Reproduce all the entries exactly.

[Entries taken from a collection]

#####

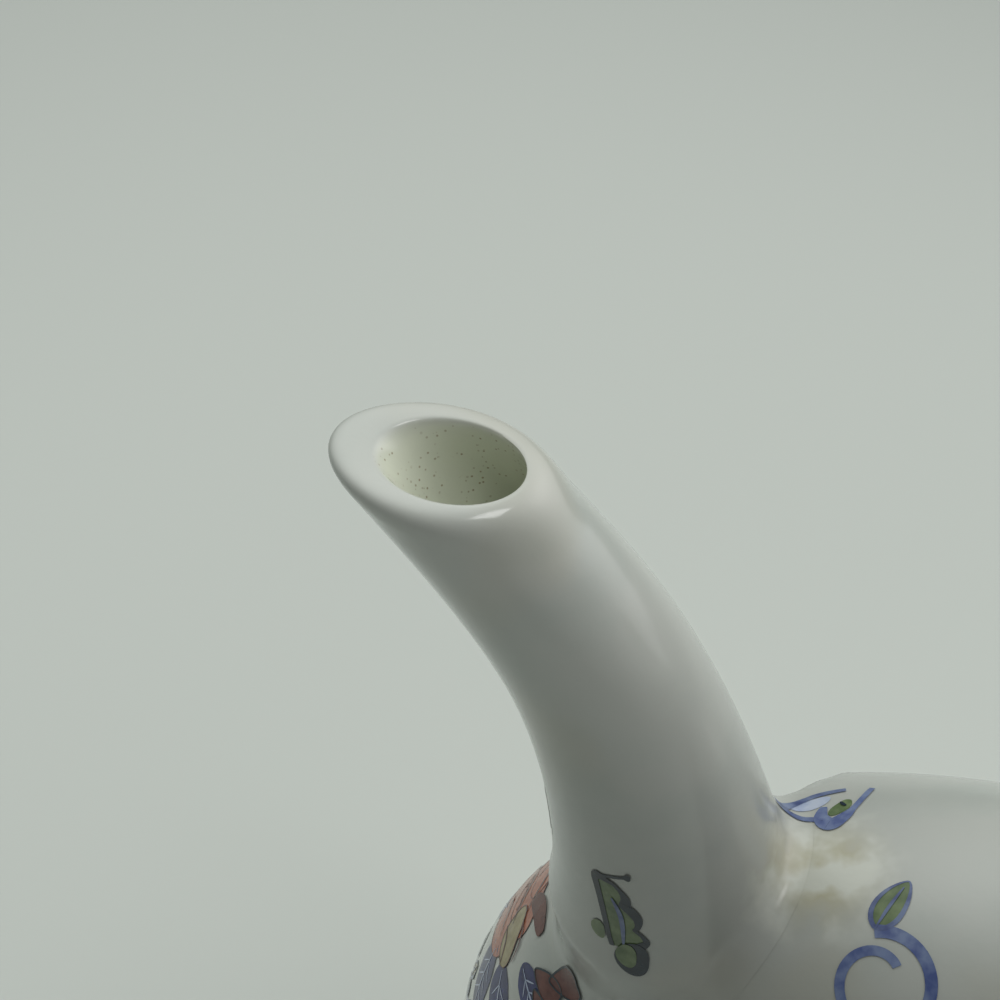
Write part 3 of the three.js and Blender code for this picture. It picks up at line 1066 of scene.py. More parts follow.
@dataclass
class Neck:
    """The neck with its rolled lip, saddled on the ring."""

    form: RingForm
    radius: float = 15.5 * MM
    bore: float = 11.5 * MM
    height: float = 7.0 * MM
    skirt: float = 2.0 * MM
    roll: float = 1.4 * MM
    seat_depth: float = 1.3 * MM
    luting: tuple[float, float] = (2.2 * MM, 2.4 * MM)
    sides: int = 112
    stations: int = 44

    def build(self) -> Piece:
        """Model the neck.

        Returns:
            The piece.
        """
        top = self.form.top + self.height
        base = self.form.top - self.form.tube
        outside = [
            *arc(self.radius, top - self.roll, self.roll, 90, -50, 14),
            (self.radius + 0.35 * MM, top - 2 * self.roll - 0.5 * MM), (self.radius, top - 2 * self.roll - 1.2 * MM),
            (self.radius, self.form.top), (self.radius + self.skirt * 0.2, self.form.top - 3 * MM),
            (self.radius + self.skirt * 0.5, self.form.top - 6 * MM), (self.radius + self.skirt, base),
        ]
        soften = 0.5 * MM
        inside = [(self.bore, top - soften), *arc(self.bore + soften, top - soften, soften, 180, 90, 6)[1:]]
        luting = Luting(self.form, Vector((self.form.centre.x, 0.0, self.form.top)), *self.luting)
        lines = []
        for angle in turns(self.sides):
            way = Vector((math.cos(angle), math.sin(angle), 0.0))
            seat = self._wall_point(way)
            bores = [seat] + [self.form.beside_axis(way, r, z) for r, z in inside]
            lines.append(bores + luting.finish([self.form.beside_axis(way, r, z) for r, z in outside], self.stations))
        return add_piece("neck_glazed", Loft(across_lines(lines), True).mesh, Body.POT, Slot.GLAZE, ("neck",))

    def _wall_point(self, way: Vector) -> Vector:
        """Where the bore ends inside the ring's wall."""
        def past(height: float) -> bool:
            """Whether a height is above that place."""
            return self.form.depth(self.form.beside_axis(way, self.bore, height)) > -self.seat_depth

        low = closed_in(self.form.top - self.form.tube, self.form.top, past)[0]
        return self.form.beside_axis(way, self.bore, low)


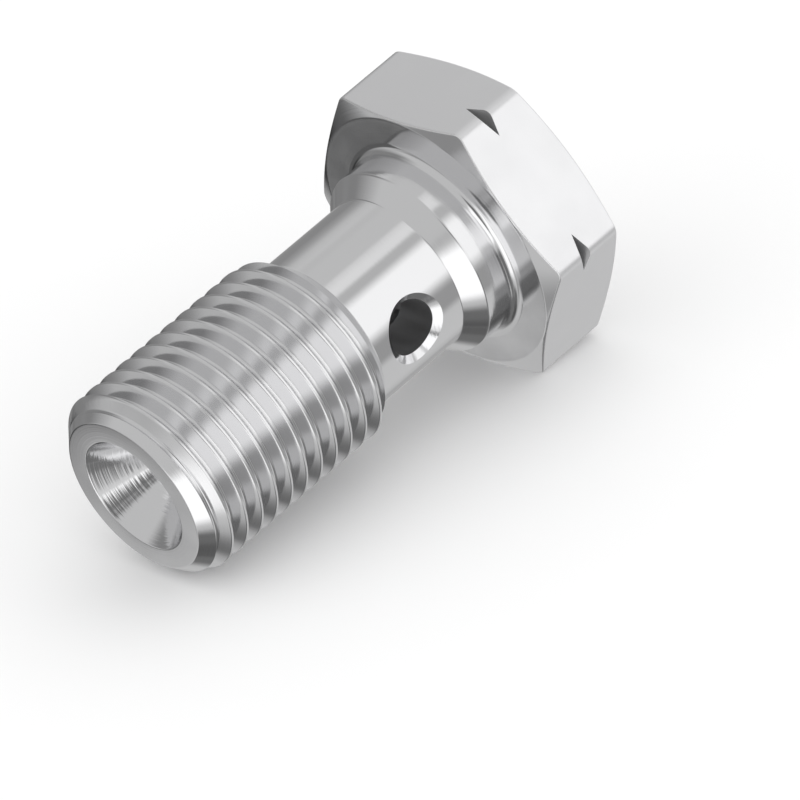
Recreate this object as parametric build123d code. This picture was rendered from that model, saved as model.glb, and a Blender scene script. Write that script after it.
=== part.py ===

#####

§ **Solution to this task**:
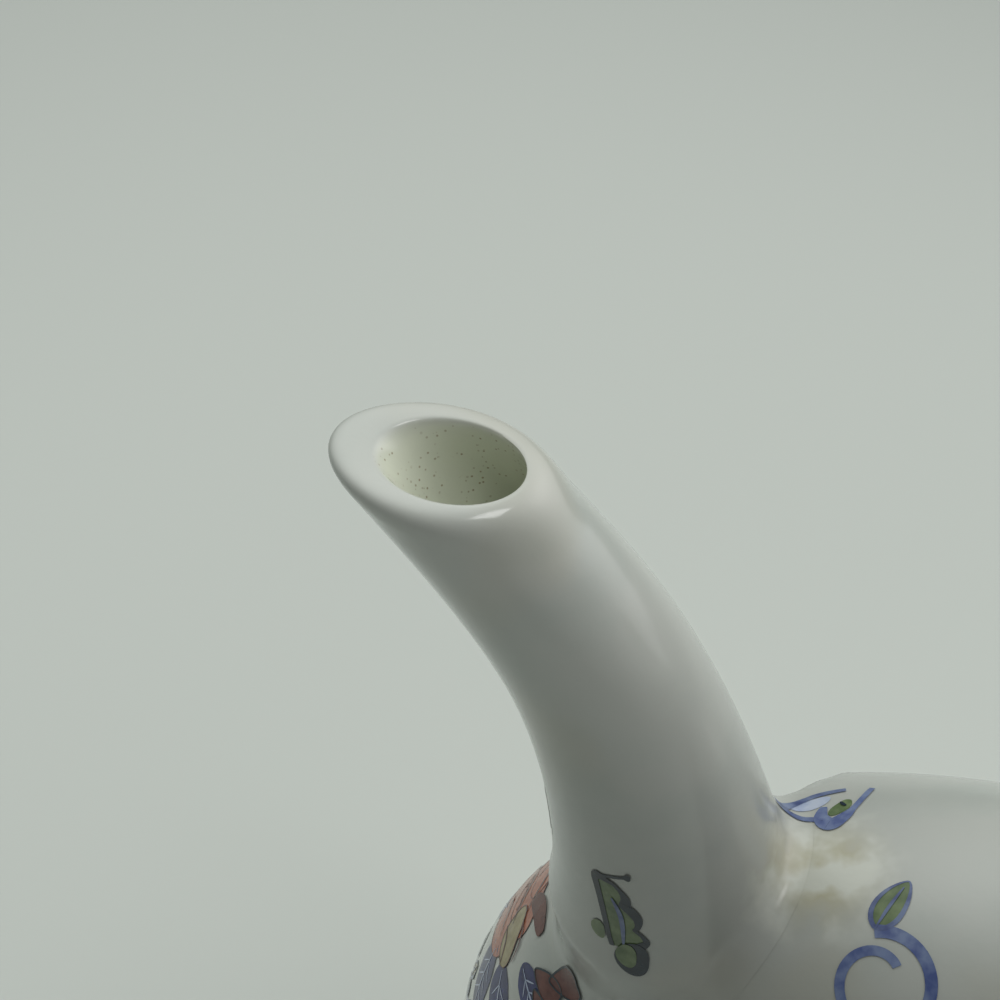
Write part 3 of the three.js and Blender code for this picture. It picks up at line 1066 of scene.py. More parts follow.
@dataclass
class Neck:
    """The neck with its rolled lip, saddled on the ring."""

    form: RingForm
    radius: float = 15.5 * MM
    bore: float = 11.5 * MM
    height: float = 7.0 * MM
    skirt: float = 2.0 * MM
    roll: float = 1.4 * MM
    seat_depth: float = 1.3 * MM
    luting: tuple[float, float] = (2.2 * MM, 2.4 * MM)
    sides: int = 112
    stations: int = 44

    def build(self) -> Piece:
        """Model the neck.

        Returns:
            The piece.
        """
        top = self.form.top + self.height
        base = self.form.top - self.form.tube
        outside = [
            *arc(self.radius, top - self.roll, self.roll, 90, -50, 14),
            (self.radius + 0.35 * MM, top - 2 * self.roll - 0.5 * MM), (self.radius, top - 2 * self.roll - 1.2 * MM),
            (self.radius, self.form.top), (self.radius + self.skirt * 0.2, self.form.top - 3 * MM),
            (self.radius + self.skirt * 0.5, self.form.top - 6 * MM), (self.radius + self.skirt, base),
        ]
        soften = 0.5 * MM
        inside = [(self.bore, top - soften), *arc(self.bore + soften, top - soften, soften, 180, 90, 6)[1:]]
        luting = Luting(self.form, Vector((self.form.centre.x, 0.0, self.form.top)), *self.luting)
        lines = []
        for angle in turns(self.sides):
            way = Vector((math.cos(angle), math.sin(angle), 0.0))
            seat = self._wall_point(way)
            bores = [seat] + [self.form.beside_axis(way, r, z) for r, z in inside]
            lines.append(bores + luting.finish([self.form.beside_axis(way, r, z) for r, z in outside], self.stations))
        return add_piece("neck_glazed", Loft(across_lines(lines), True).mesh, Body.POT, Slot.GLAZE, ("neck",))

    def _wall_point(self, way: Vector) -> Vector:
        """Where the bore ends inside the ring's wall."""
        def past(height: float) -> bool:
            """Whether a height is above that place."""
            return self.form.depth(self.form.beside_axis(way, self.bore, height)) > -self.seat_depth

        low = closed_in(self.form.top - self.form.tube, self.form.top, past)[0]
        return self.form.beside_axis(way, self.bore, low)


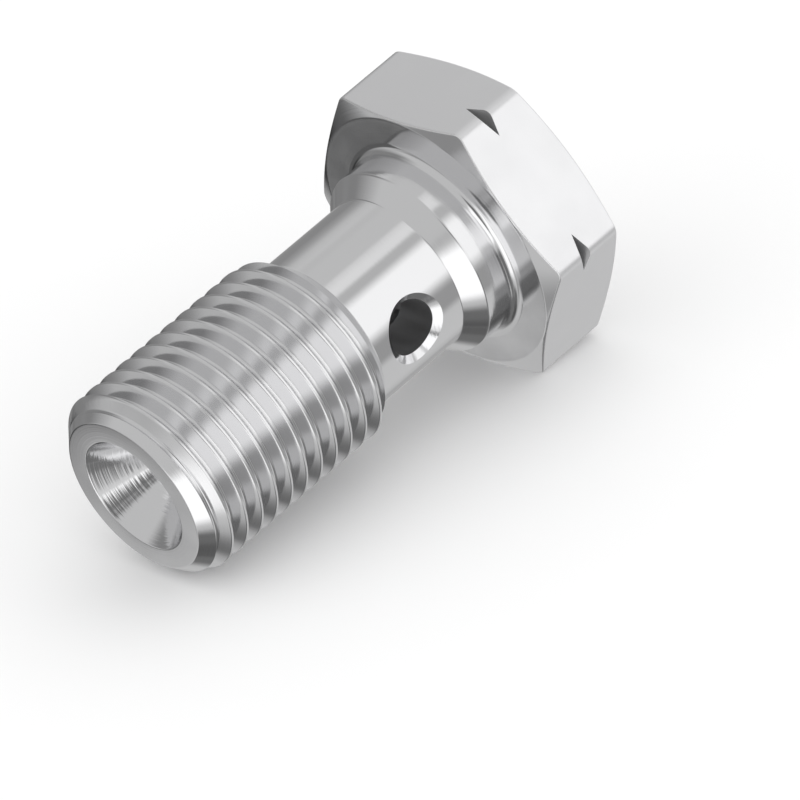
Recreate this object as parametric build123d code. This picture was rendered from that model, saved as model.glb, and a Blender scene script. Write that script after it.
=== part.py ===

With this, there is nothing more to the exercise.